The end point is still the same: use your MVNO in a box if it allows you to prove a live concept with the same budget you were previously going to use to explore or prove a concept with (research, reports, etc). Then take a refined trial service and apply the below logic from my post of last year to an MVNE / MNO proposition, which if good, will not come "in a box" but will need some hard work, but it will be hard work you will find the MNO or MVNE very willing to help you with!

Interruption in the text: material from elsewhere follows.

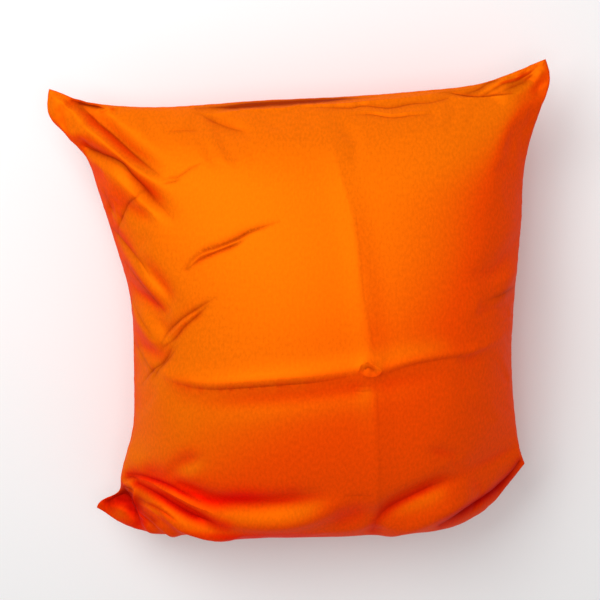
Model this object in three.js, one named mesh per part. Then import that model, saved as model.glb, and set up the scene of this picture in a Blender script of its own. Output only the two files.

Original MVNO in a box article 2011

I have just been through the MVNO Industry Summit Linkedin group and been on a rant! Why? The first was someone asking if anyone if anybody had an MVNO in a box solution. OK: the MVNO has come a long way, the first one took several years, and to be honest, my shortest engagement on an MVNO has been 6 month, and that is when I have joined at least double that time into the process, and I have managed to accelerate the process by at least 4-5 months. MVNOs, along with app stores, are the single most complex products you can launch in mobile, and the technical parts working are just the start. Forget "in a box" and think, what is my box that I will tick in the market. At present, if you look at the mobile consumer as a whole, probably only 5% to 10% of mobile consumers could actually buy a product "in a box" The most part buy a mix of device matched with an almost bespoke tariff, term, contract and other extras, bolt-ons and more, let's not even begin with accessories, ring-tones and the like. Therefore, if you want an "MVNO in a box" think more about if your product that is simple and relevant enough that i would enable a significant market of consumers to buy your product "out of the box". you will then be of enough interest to the market and an MNO that your "mvno solution in a box" worries will practically go away!